When football come back to the U of C

It was a chilly, gray day Nov. 8, 1963, as I headed one block from my Pierce Tower dorm to attend my first ever college football game pitting the Chicago Maroons against North Central College from Naperville. The event was memorable on several levels. The Maroons were not really a team but a "club" whose players were trained in a football "class". The game itself was billed merely as a scrimmage, representing baby steps by the U of C testing the football waters considering their last official game was 25 years earlier against mighty Illinois. Then Chancellor Robert Hutchins abolished football as antithetical to a vigorous intellectual life. The several hundred of us fans were soon thwarted by several dozen students who staged a sit-in on the 50 yard line to keep Hutchins vision intact. Administrators were called in negotiate including Jim Newman, one of my profs, who was completely discombobulated by the protest.
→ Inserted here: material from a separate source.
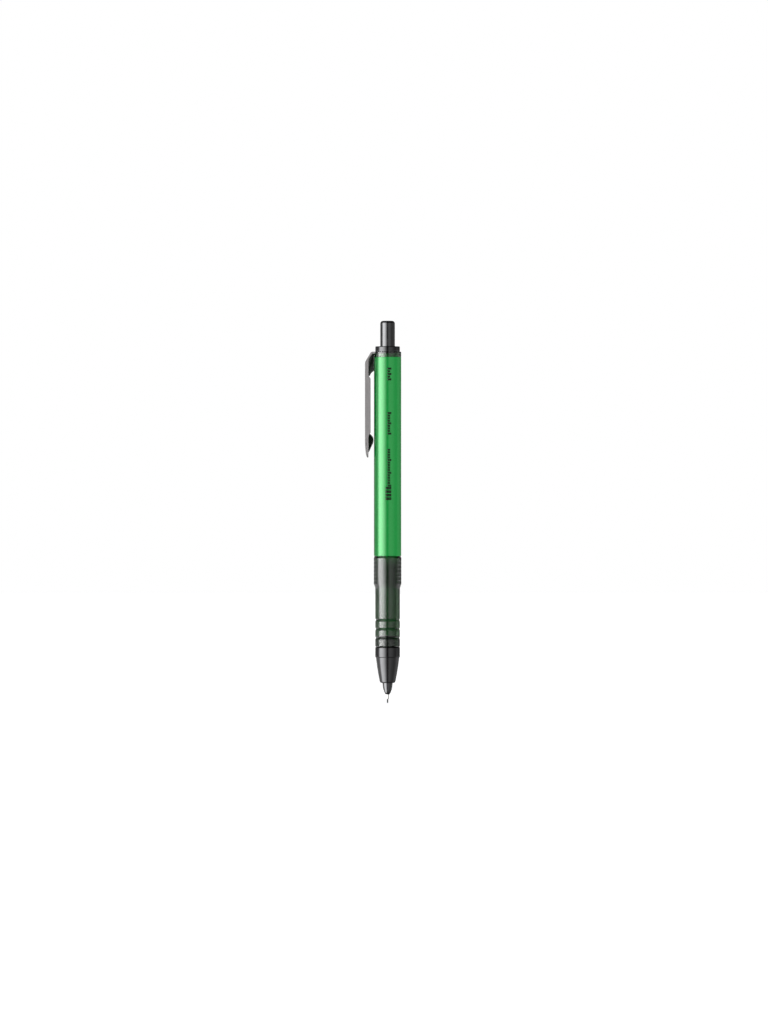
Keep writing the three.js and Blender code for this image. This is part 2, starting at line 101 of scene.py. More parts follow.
# Green metallic lacquer sprayed on moulded ABS, under clear gloss lacquer. The eye sees a deep green that lightens
# where it mirrors a lamp, a nearly white streak from the clear coat, sparkling flakes and very faint orange peel.
def greenLacquer():
    material, tree, shader, place = startMaterial("greenLacquer")
    flakes = addNode(tree, "TexVoronoi", {"Vector": place, "Scale": perMetre(0.09)}, feature="F1")
    sparkle = addNode(tree, "MapRange", {"Value": flakes.outputs["Color"], "To Min": 0.22, "To Max": 0.34})
    pigment = addNode(tree, "Mix", {0: flakes.outputs["Color"], 6: toLinear("#17943d"), 7: toLinear("#1d9e47")},
                      **mixed)
    peel = addNode(tree, "TexNoise", {"Vector": place, "Scale": perMetre(1.6), "Detail": 1.0})
    wet = addNode(tree, "Bump", {"Height": peel, "Distance": 0.003 * mm})
    fillIn(shader, {"Base Color": pigment, "Metallic": 0.27, "Roughness": sparkle, "Normal": wet,
                    "Specular IOR Level": 0.0, "Coat Weight": 1.0, "Coat Roughness": 0.04, "Coat IOR": 1.6,
                    "Coat Normal": wet})
    return material


# Smoked polycarbonate, moulded and polished: clear, with a grey-green dye in its depth, so it is darkest where the
# eye looks along the wall, under a hard clear coat. Finger smudges dull its gloss here and there.
def smokedPolycarbonate():
    material, tree, shader, place = startMaterial("smokedPolycarbonate")
    smudge = addNode(tree, "TexNoise", {"Vector": place, "Scale": perMetre(4), "Detail": 5.0})
    gloss = addNode(tree, "MapRange", {"Value": smudge, "To Min": 0.02, "To Max": 0.09, **spread})
    flow = addNode(tree, "TexNoise", {"Vector": place, "Scale": perMetre(2.5), "Detail": 1.0})
    wet = addNode(tree, "Bump", {"Height": flow, "Distance": 0.003 * mm})
    fillIn(shader, {"Base Color": toLinear("#ffffff"), "Transmission Weight": 1.0, "IOR": 1.585, "Roughness": gloss,
                    "Normal": wet, "Coat Weight": 0.8, "Coat Roughness": 0.03, "Coat Normal": wet})
    dye = addNode(tree, "VolumeAbsorption", {"Color": toLinear("#149538"), "Density": 1550.0})
    fillIn(tree.nodes["Material Output"], {"Volume": dye})
    return material


# Black nickel plate on turned brass: a near-black mirror with faint turning marks round the axis, and small
# patches rubbed a little duller by the fingers.
def blackNickel():
    material, tree, shader, place = startMaterial("blackNickel")
    patches = addNode(tree, "TexNoise", {"Vector": place, "Scale": perMetre(3), "Detail": 4.0})
    tone = addNode(tree, "Mix", {0: patches, 6: toLinear("#484849"), 7: toLinear("#555556")}, **mixed)
    gloss = addNode(tree, "MapRange", {"Value": patches, "To Min": 0.08, "To Max": 0.14, **spread})
    rings = addNode(tree, "Mapping", {"Vector": place, "Scale": (0.01, 0.01, 1)})
    turning = addNode(tree, "TexNoise", {"Vector": rings, "Scale": perMetre(0.16), "Detail": 1.0})
    fillIn(shader, {"Base Color": tone, "Metallic": 1.0, "Roughness": gloss,
                    "Normal": addNode(tree, "Bump", {"Height": turning, "Distance": 0.0006 * mm})})
    return material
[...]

Then several paddy wagons appeared and I still remember one of my dorm mates, Paul Aronson, barely 5 feet tall, being hustled into a squadrol by one of Chicago's pot bellied finest. Another student keep screaming "God Bless America" as the door closed on him. I had enough and left historic Stagg Field in disappointment. Reading about the protest recently, I discovered the game, or scrimmage, did occur but don't know the outcome. I imagine the Maroons faired a bit better than their November 25, 1939 swansong against the Illini. They lost that one 46-0, capping a 3 game Big Ten season in which they were outscored 192-0.